Outlook uncertain following Chavez’s death in Venezuela
The outlook remained uncertain both inside and outside Venezuela following President Hugo Chavez’s death from cancer on Mar. 5. Venezuelan government offices worldwide closed Mar. 6-8 as the South American oil-producing country began a national mourning period.
The outlook remained uncertain both inside and outside Venezuela following President Hugo Chavez’s death from cancer on Mar. 5. Venezuelan government offices worldwide closed Mar. 6-8 as the South American oil-producing country began a national mourning period. Current and former US leaders expressed hope that elections for a permanent successor to Chavez would be held soon.

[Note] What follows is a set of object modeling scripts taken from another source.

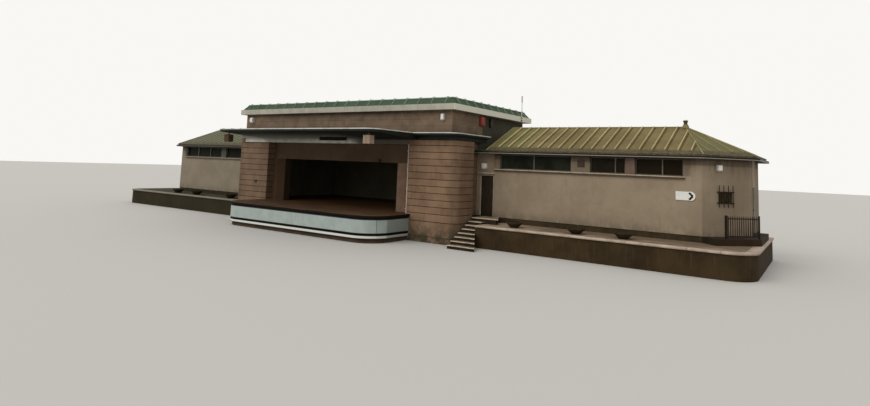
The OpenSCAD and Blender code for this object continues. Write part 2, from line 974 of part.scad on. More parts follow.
// Plain panel: a square at its left and an arrow end at its right, with no lettering
module sign_panel() {
    color("white") translate([wing_start + sign_at, wing_front, 2750]) rotate([90, 0, 0])
        linear_extrude(height = sign_t) union() {
            square([480, 290]);
            translate([470, 145]) circle(r = 175, $fn = 64);
        }
}

// A lamp or bell box standing w wide, d out and h high on a face at y = 0
module wall_box(w, d, h) {
    translate([-w / 2, -d, -h / 2]) cube([w, d, h]);
}

// Floodlights, lamps, hanging boxes and the other small boxes on the walls
module wall_fittings() {
    // The canopy's soffit at the back edge of a hanging box's stem
    stem_r = 35;
    box_y = hang_in[1] - canopy_d;
    soffit = pier_top + (canopy_top - canopy_edge_t - pier_top)
                        * (-box_y - stem_r) / canopy_d;
    color("gainsboro") {
        for (x = [640 - half_w, half_w - 530])
            translate([x, attic_set, block_top - 345]) wall_box(260, 220, 320);
        translate([half_w + 460, link_y, 3820]) wall_box(170, 120, 290);
        translate([wx + wr * t22, wing_front, 4110]) rotate([0, 0, 45])
            translate([795, -seat, 0]) wall_box(230, 130, 250);
        translate([opening_x - lamp_in, jamb_set, lintel_z + 100])
            wall_box(260, 150, 190);
        translate([half_w, return_end - 170, block_top - 335]) rotate([0, 0, 90])
            wall_box(420, 160, 480);
        translate([rear_w, return_end + 1080, block_top - 325]) rotate([0, 0, 90])
            wall_box(260, 140, 500);
        for (x = [hang_in[0] - canopy_x, canopy_x - hang_in[0]])
            translate([x, box_y, 4620]) {
                translate([-210, -170, 0]) cube([420, 340, 440]);
                cylinder(r = stem_r, h = soffit - 4620 - seat);
            }
    }
}

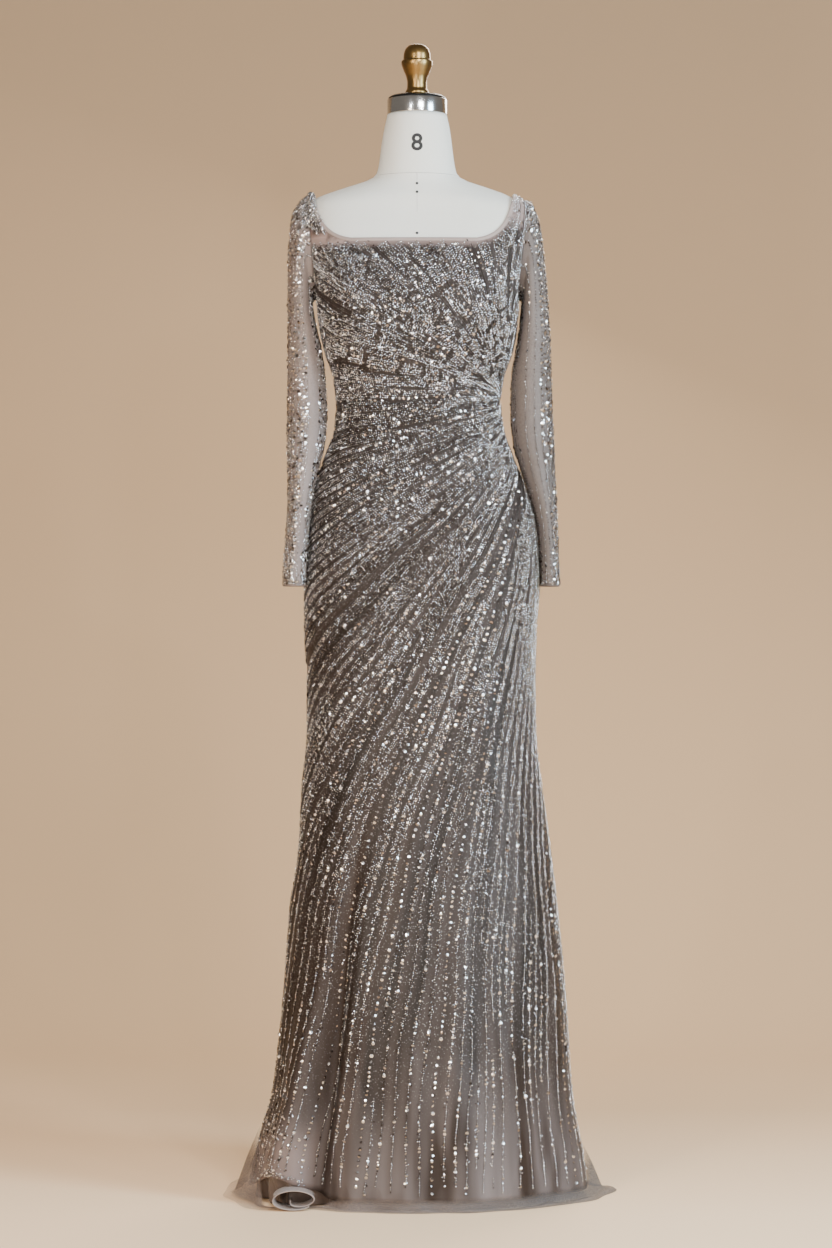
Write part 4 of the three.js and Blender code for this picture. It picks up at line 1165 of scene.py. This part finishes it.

“At this challenging time of President Hugo Chavez’s passing, the United States reaffirms its support for the Venezuelan people and its interest in developing a constructive relationship with the Venezuelan government,” US President Barack Obama said on Mar. 5.
“As Venezuela begins a new chapter in its history, the United States remains committed to policies that promote democratic principles, the rule of law, and respect for human rights,” Obama continued in an official statement.
Some observers said that Vice-President Nicolas Maduro, who officially announced Chavez’s death on Mar. 5 and became acting president until elections are held, will likely continue Chavez’s policies, including selling some of the country’s crude oil to some neighboring countries at below-market prices.
“Toward Latin America, Chavez embarked on a generous ‘oil diplomacy’ strategy, selling millions of heavily subsidized barrels to energy-poor Cuba, an important ally; and to Argentina and Bolivia,” said Daniel Greenberg, a history professor at Pace University in New York and founder of its Institute of Latin American Service and Studies.
In 2002, Chavez also installed new leaders at state oil firm Petroleos de Venezuela SA after firing 18,000 employees who walked off the job to protest his program of using oil revenue to finance social reforms. Venezuela remains the fourth-largest foreign supplier of crude oil and products to the US, but has been losing its market share ever since, the US Energy Information Administration said.
“As a strong nationalist, Chavez had attacked ‘US Imperialism’ and nationalized the holdings of US-based oil giants like Exxon,” said Greenberg. “But he was smart enough never to cut trade with Washington, Venezuela's most important trading partner. And with the rich profits from the oil trade, Chavez carried out ambitious projects to build what he called ‘20th-Century Socialism’.”
Alex Choinski, a project finance and energy lawyer specializing in Latin America in McDermott Will & Emery LLP’s Washington office, said it will take time to determine whether the Chauvismo party will splinter or become pragmatic and soften its nationalistic approach on the economy, foreign investment, oil, and infrastructure.
PDVSA’s internal and managerial capabilities have deteriorated since 2002, according to Sarah A. Ladislaw, co-director of the Center for Strategic and International Studies’ Energy and National Security Program, and CSIS Senior Vice-Pres. Frank A. Verrastro, who holds the James R. Schlesinger Chair for Energy and Geopolitics there.
“Increasingly, PDVSA relies on contractors, as well as other private company partners, to keep the fields in production but reports state that contractors have not been paid in months and that the political uncertainty in the country has even driven routine decision making to a halt,” they said in a Mar. 6 commentary.
Sustained political uncertainty also has stifled outside investment in Venezuela’s oil sector, Ladislaw and Verrastro noted. Russian and Indian companies planning to invest in the country’s oil fields have withheld incremental new money, and China has not announced a new line of credit or extensions on its development-linked financing since last April, they said.
In Venezuela, Oil and Mining Minister and PDVSA Pres. Rafael Ramirez said on Mar. 1 that PDVSA plans to increase its expenditures to $25 billion in 2013. Cooperation between PDVSA and Russia’s Rosneft consortium also has been growing, Ramirez said on Jan. 31.
“Even under the best of circumstances, reform in the energy sector will take a long time to emerge,” Ladislaw and Verrastro said. “The damage that has been done to not only PDVSA but to the institutions of the state and civil society could take years to rehabilitate.”